Known as “Mama Africa” and the “Empress of African Song,” Makeba was the first black South African musician to gain international fame, winning renown in the United States in the 1950s with her sweeping vocals.

Born in 1932 in Johannesburg, Makeba first came to the public’s attention as a featured vocalist with the Manhattan Brothers. She soon left to record with her all-woman group the Skylarks while touring Southern Africa with Alf Herberts’ African Jazz and Variety. In 1959 she teamed up with South African jazz trumpeter Hugh Masekela, who became her first husband, and starred in the anti-apartheid documentary Come Back, Africa.
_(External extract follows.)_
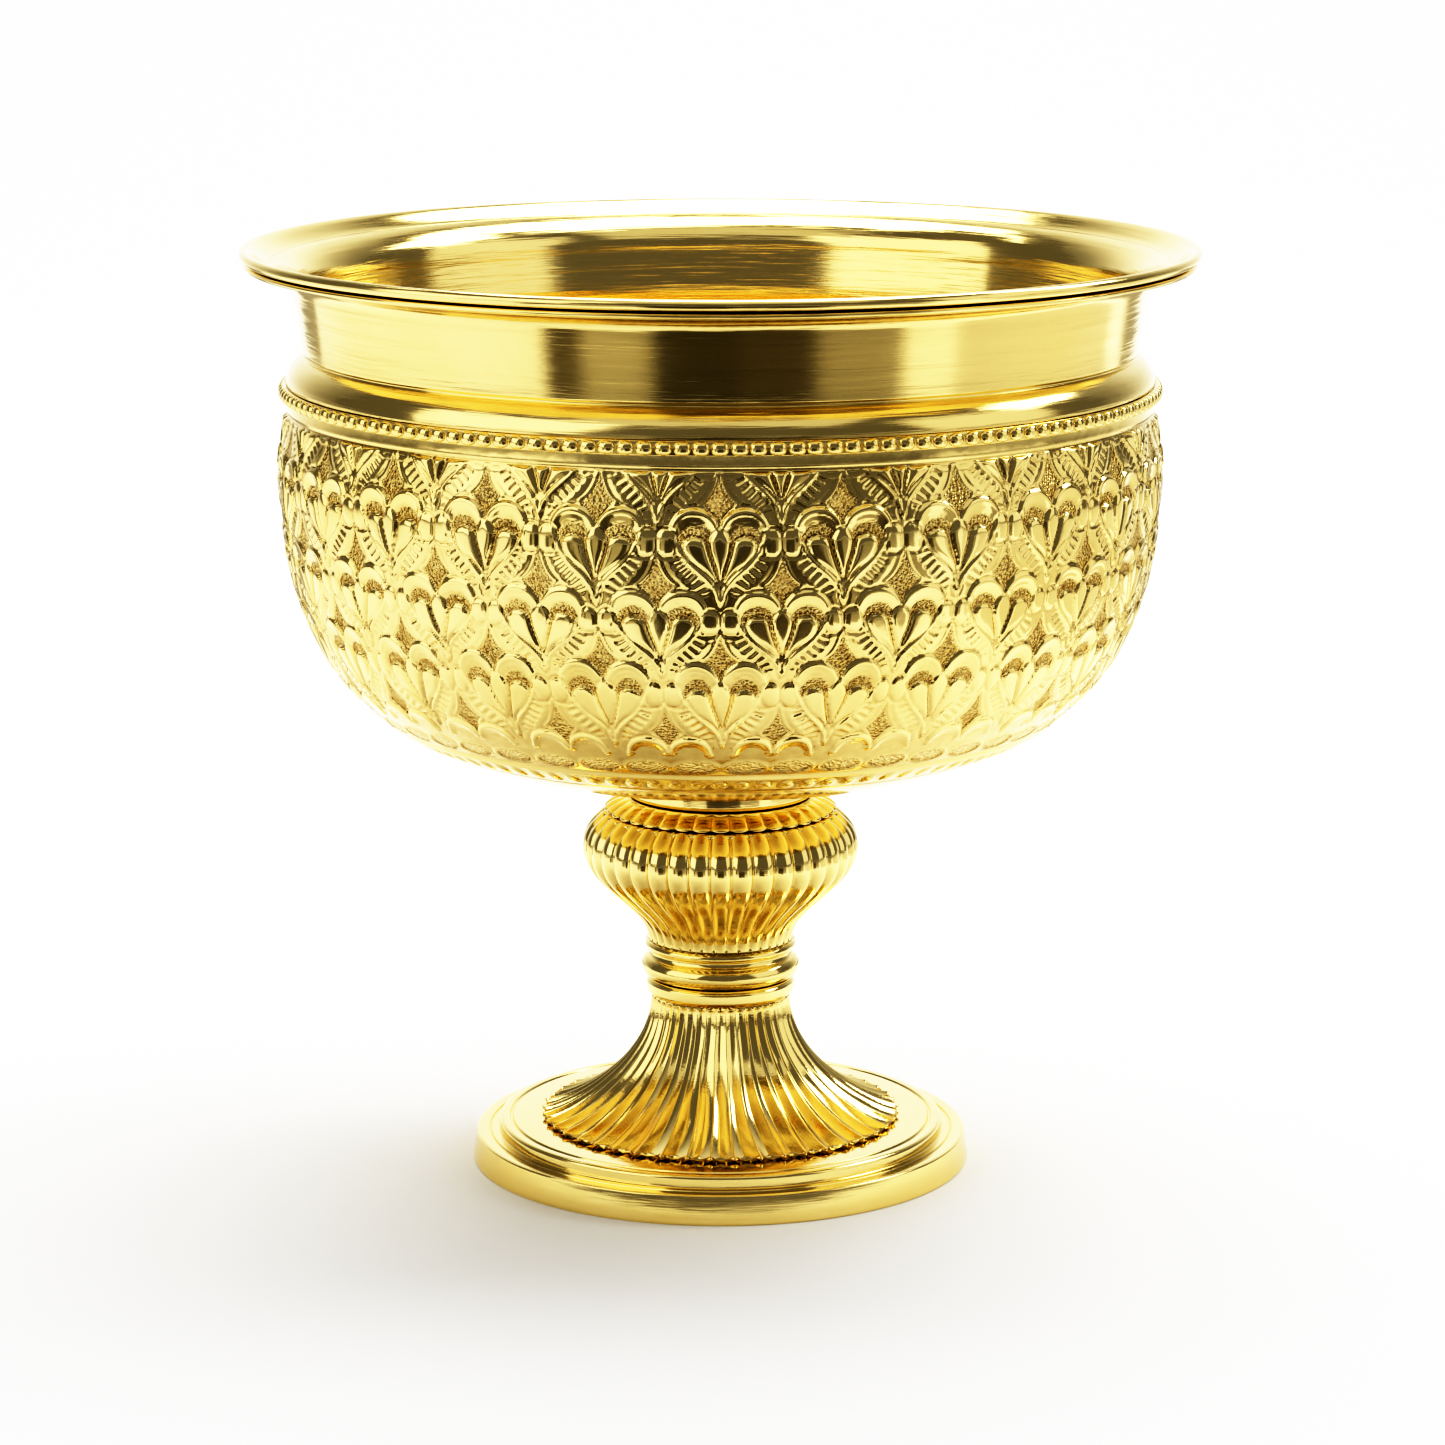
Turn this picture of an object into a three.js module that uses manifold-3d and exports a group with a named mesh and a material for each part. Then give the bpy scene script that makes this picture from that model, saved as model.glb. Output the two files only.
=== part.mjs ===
// Footed brass urli bowl: a chased sheet-brass bowl on a fluted pedestal, clamped by one central tie rod.
// Units are millimetres, +Z is up, and the origin is the centre of the ring that stands on the table.

import * as THREE from 'three';
import { mergeVertices } from 'three/addons/utils/BufferGeometryUtils.js';
import Module from 'manifold-3d';

const wasm = await Module();
wasm.setup();

// ---------------------------------------------------------------- driving dimensions

const JOINT_GAP = 0.3;          // solder film or clearance between two pieces that meet
const ROUND_SIDES = 48;         // sides of the large turned and spun rings
const SMALL_SIDES = 24;         // sides of the hardware and the stem rings

const BASE = {
  radius: 67.7,                 // foot print on the table
  bandHeight: 8,                // upright outer band
  bandDraft: 1.1,               // how much narrower the band is at its top
  bandWall: 4.2,
  edgeRound: 0.9,
  ledgeWidth: 7.3,              // from the foot print in to the raised step
  stepHeight: 3.4,
  stepRound: 1,
  stepWidth: 2.6,               // step edge to the scribed groove
  grooveWidth: 1.2,
  grooveDepth: 0.6,
  flatWidth: 7.6,               // groove to the hem of the foot
  plateThickness: 3.2,
  footSeat: 11,                 // plate left under the foot, from its hem inwards
};

const FOOT = {
  height: 34,
  hemThickness: 1.2,
  hemReach: 11,                 // length of the low slope at the hem
  hemRise: 0.2,
  throatRadius: 18.8,
  throatReach: 18,              // length of the upright stretch at the throat
  wall: 2.2,
  flangeThickness: 3,
  flutes: 45,
  fluteDepth: 1,
};

const FERRULE = {
  stand: 1.4,                   // how far it stands out over the throat of the foot
  height: 4.4,
  edgeRound: 0.8,
};

const COLLAR = {
  torusStand: 1.4,              // over the ferrule
  torusHeight: 6.2,
  waistDepth: 2.3,
  waistHeight: 1.6,
  lipStand: 1.1,                // over the waist
  lipHeight: 2,
};

const KNOP = {
  radius: 37.3,                 // widest, over the lobes
  lipSetback: 0.7,              // throat of the knop inside the collar's lip
  lowerHeight: 25.6,            // collar to widest
  upperHeight: 10.2,            // widest to the cap seam
  seamInset: 5.7,               // widest radius to the seam radius
  throatReach: 9.8,
  bellyReach: 10.5,
  shoulderReach: 6.3,
  wall: 3,
  lobes: 38,
  lobeDepth: 1.1,
  seatWidth: 6,                 // flat that the cap rests on
};

const CAP = {
  height: 4,
  edgeReach: 2.2,
  topReach: 3.6,
  wall: 2.4,
  lobeDepth: 0.5,
};

const SEAT = {
  radius: 25.4,
  overhang: 0.8,                // over the top of the cap
  height: 5.1,
  edgeRound: 0.9,
};

const GASKET = {
  thickness: 1.3,
  setback: 1.4,                 // inside the edge of the seat
};

const BOWL = {
  radius: 117.4,                // widest, near the top of the chased wall
  depth: 103.7,                 // underside of the floor to the seam under the beads
  bellyRise: 83.8,              // underside of the floor to the widest level
  sideReach: 40,                // how far the side stays upright
  floorMargin: 0.6,             // flat round of the floor outside the seat
  floorInset: 11.9,             // where the floor would meet the upright side, inside the widest radius
  seamInset: 2.3,
  sheet: 1.5,
};

const BEADS = {
  stand: 2.2,                   // over the seam
  height: 3.8,
};

const NECK = {
  shoulderHeight: 9.1,          // seam to the crease at the foot of the neck
  shoulderRound: 2.6,
  creaseDepth: 4.4,             // inside the seam
  height: 18.2,
  lean: 2.3,                    // how much wider the neck is at its top
  flareWidth: 12.9,
  flareHeight: 5.3,
  flareRound: 3.7,
};

const RIM = {
  overhang: 1.1,                // over the edge of the flare
  thickness: 2.9,
  width: 7.4,
  innerThickness: 0.9,
  rise: 0.2,                    // slope of the flare and the rim ring towards the edge
};

const ROD = {
  radius: 4,                    // M8 tie rod
  holeClearance: 0.4,
  tail: 3,                      // thread left below the nut
  chamfer: 0.6,
};

const NUT = {
  acrossFlats: 13,
  height: 6.5,
  domeHeight: 6,
  domeInset: 0.4,
};

const WASHER = {
  thickness: 1.6,
  crownRadius: 13,              // brass washer inside the bowl
  footClearance: 3,             // steel washer inside the throat of the foot
  springRadius: 7.4,
  springGap: 1.4,               // split in the spring washer
};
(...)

In 1963, after testifying about apartheid before the United Nations, the South African government revoked her citizenship and banned her recordings. She remained in the U.S. and married Black Panther leader Stokely Carmichael, but they eventually fled to Guinea on the west African coast. Makeba returned to world prominence in 1987 when she performed with Paul Simon on the Graceland tour. In 1990, she finally returned to her homeland as a free South African.

During her career she performed with jazz and pop artists including Nina Simone, Dizzy Gillespie and Harry Belafonte. She received the Grammy for Best Folk Recording in 1966 together with Belafonte for #An Evening With Belafonte/Makeba#. The album dealt with the political plight of black South Africans under apartheid. Makeba was the first African woman to win a Grammy.

Makeba also sang for such prominent leaders as John F. Kennedy and Nelson Mandela. She scored a number 12 hit in the U.S. in 1967 with “Pata Pata.”

Makeba’s final U.S. studio recording was Reflections, released in 2004.